1999, Firenze: nella chiesa di S.Martino a Montughi, è stato nominato vice-parroco don Atanasio Sumba Bura, prete africano. Dopo le prime incertezze i fedeli dimostrano apprezzamento per don Atanasio anche per le raccomandazioni ricevute dall'arcivescovado . Per due anni tutto procede bene.
Nel frattempo l'associazione Africa Rights prosegue nelle ricerche (al pari delle associazioni che cercarono i gerarchi nazisti) dei criminali sfuggiti alla cattura. Arriva così a Firenze, fino a Montighi e poi a S. Martino e, inospettita dal nome di quel parroco africano, scatta foto, prende informazioni, confronta dati e convoca testimoni. Riconosce in quel mite parroco l'assassino dei 2000 tusti Athanase Seromba. Quest'ultimo nega e s'infuria. La curia fiorentina immediatamente interviene e don Atanasio viene difeso e immediatamente trasferito. Quando le acque si calmano, scompare. In realtà non va lontano;viene custodito e protetto all'interno della sede arcivescovile, che, essendo sotto la sovranità vaticana, è, per così dire, extraterritoriale. Don Atanasio quindi viene nascosto dalle autorità ecclesiastiche in una fortezza inespugnabile. A nulla servono le lettere ufficiali di Afrincan Right spedite direttamente a papa Wojtyla per richiedere che collaborasse restituendo alle autorità rwandesi Seromba al fine di consertirne il processo. L'associazione non riceverà mai alcuna risposta dal Vaticano in merito a questa vicenda. O meglio, la risposta fu indiretta: don Atanasio non si tocca. Nel frattempo la chiesa lo protegge e ne prepara la difesa.
Per molti anni non ci saranno novità, e mentre Carla del Ponte continua a chiedere che Seromba venga consegnato al Tribunale Penale Internazionale per il Rwanda nel 2001 il Vaticano avvia direttamente trattative con il Tribunale e con le autorità del Rwanda. Ma detta subito le condizioni: Seromba non dev'essere trasferito in Rwanda, non dev'essere incarcerano con gli altri utu incriminati, non dev'essere condannato a morte e, soprattutto, deve avere un trattamento di riguardo. Infine dichiara che la trattativa per una eventuale consegna verrà condotta solo ed esclusivamente dal Vaticano, mentre lo Stato italiano deve starne fuori.
Quindi il Vaticano, nella persona dell'allora pontefice Carol Woityla fece in modo che un criminale sanguinario sfuggisse alla giustizia.

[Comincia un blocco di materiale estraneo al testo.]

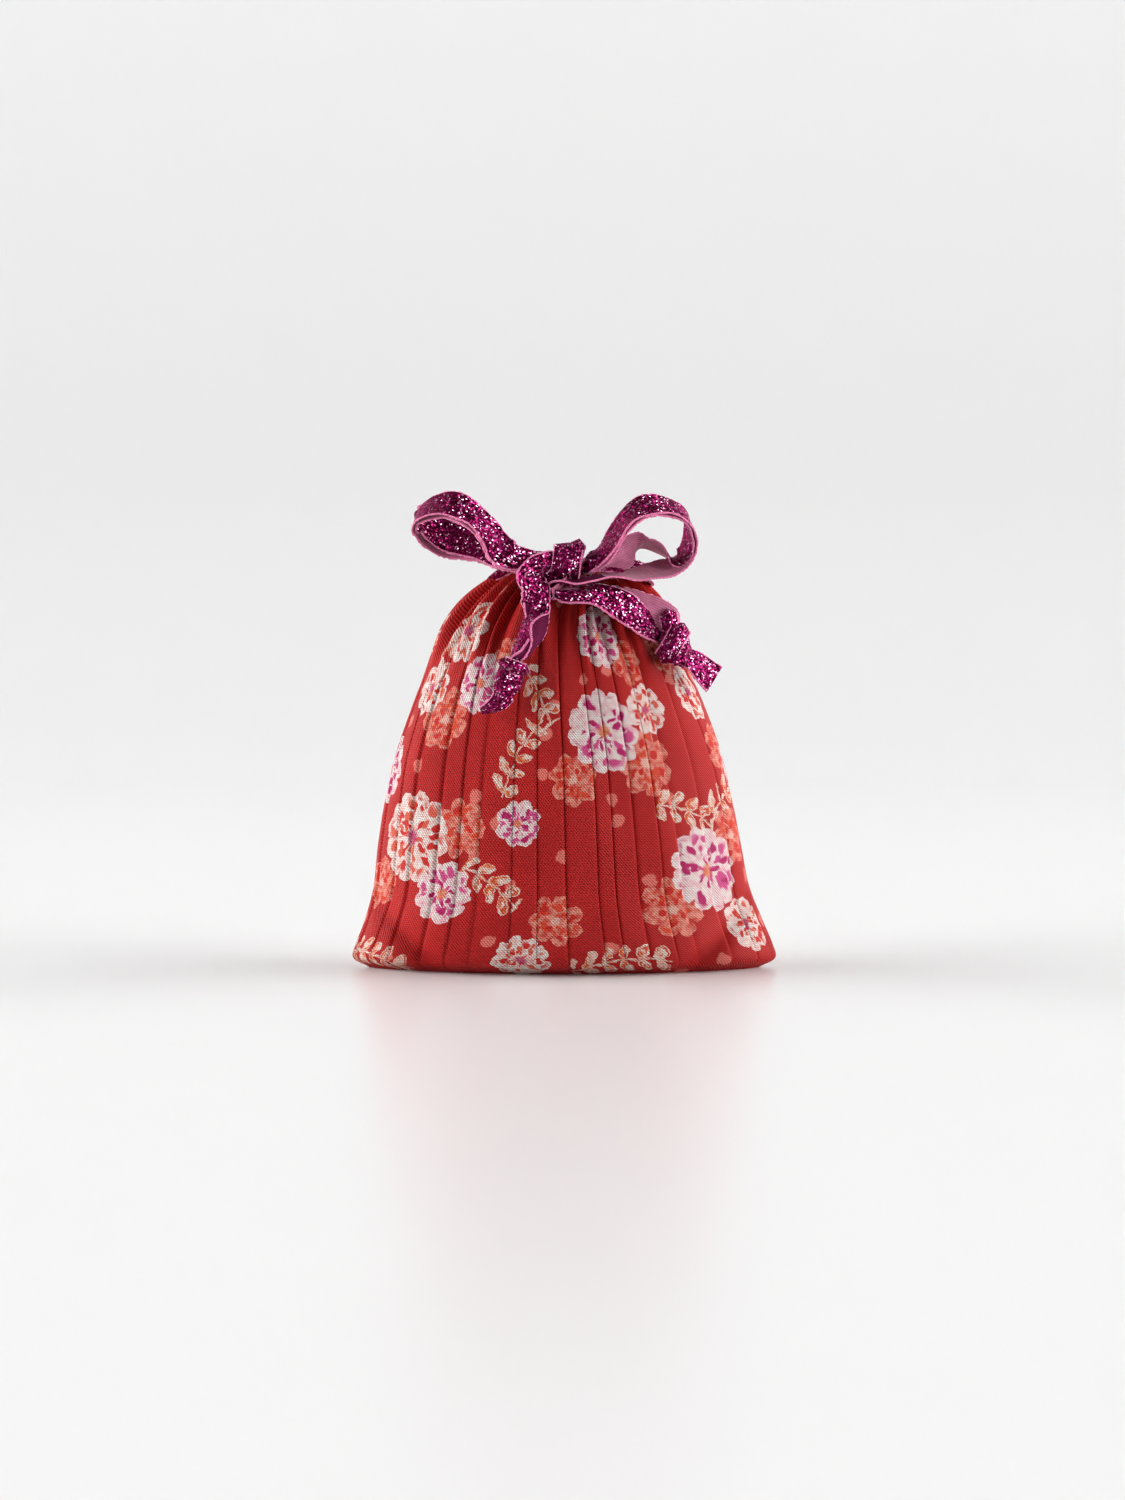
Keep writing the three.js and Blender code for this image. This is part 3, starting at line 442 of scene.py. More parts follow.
right_inner, right_inner_path = ribbon_strip("right_ribbon_inner_strand", np.vstack([
    laid(RIGHT_LEAD, -0.5, -1), laid(RIGHT_LOOP_SHARED, -0.65, -1), laid(RIGHT_LOOP_TWISTED, 0.0, -1),
    laid(RIGHT_TURN_BACK, 0.0, -1), laid(RIGHT_TAIL_BACK, RIGHT_BACK_LIFT, -1)]), phase=2.2)


# The knots
# Overhand knots that tie each pair of ends, and the wrap of the bow, which the right ribbon makes
# round the left one. A knot is a tight wad of glitter ribbon with a turn or two drawn round it, and
# a wad fills the bow's wrap. Centres and radii are in mm.
TURN_STOPS = 12
TURN_START_DEGREES = 100
TURN_SWEEP_DEGREES = 350


def turn_round(centre, radii, tilt_degrees, spread):
    """Laid stops of one turn of ribbon round the oval y = a cos t, z = b sin t, its width along X,
    tilted about Y. It starts at the top and stops just short of a whole turn."""
    angle = np.radians(TURN_START_DEGREES + np.linspace(0, 1, TURN_STOPS) * TURN_SWEEP_DEGREES)
    tilt = np.radians(tilt_degrees)
    y = radii[0] * np.cos(angle)
    z = radii[1] * np.sin(angle)
    ones = np.ones_like(angle)
    stops = np.stack([centre[0] + z * np.sin(tilt), centre[1] + y, centre[2] + z * np.cos(tilt),
                      np.cos(tilt) * ones, 0 * ones, -np.sin(tilt) * ones, spread * ones], axis=1)
    return laid(stops, 0.0, 1)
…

Il 6 febbraio 2002 Seromba fu finalmente estradato e consegnato al International Criminal Tribunal for Rwanda (Tribunale Criminale Internazionale per il Ruanda, ICTR) ad Arusha (Tanzania), dove fu processato per genocidio e crimini contro l'umanità. Il 13 dicembre 2006 fu giudicato colpevole e condannato a 15 anni di carcere.
Nel marzo 2008, il processo di appello ha condannato Seromba all'ergastolo, affermando che ha partecipato attivamente ai massacri e non ha dimostrato alcun segno di pentimento.
La Chiesa dunque non protegge solo i preti pedofili ma qualsiasi prete criminale, a dimostrazione di ciò ecco un'altro esempio di amore cattolico:
4 ottobre 1998 Wojtyla santifica Aloysius Stepinac, arcivescovo di Zagabria dal 1941 al 1945 durante la dittatura ustascia croata. Egli appoggiò e incoraggiò il regime del dittatore Ante Pavelic, detto il "macellaio", rendendosi colpevole dello sterminio di ebrei, zingari e dei serbi ortodossi. Seicentomila serbi vennero uccisi in pochissimi mesi, circa lo stesso tanto dovette fuggire e altrettanti dovettero convertirsi al cattolicesimo. Stepinac era membro del parlamento ustascia e non solo non cercò di fermare quel massacro, ma incoraggiò e benedisse le conversioni forzate. Il suo appoggio non solo agli ustascia ma anche ai nazisti fu totale e incondizionato, tant'è che dichiarò perfino "Hitler è un inviato di Dio".
Meno male che Hitler non si fece mai prete altrimenti oggi ci dovremmo sorbire Sant' Adolf da Auschwitz!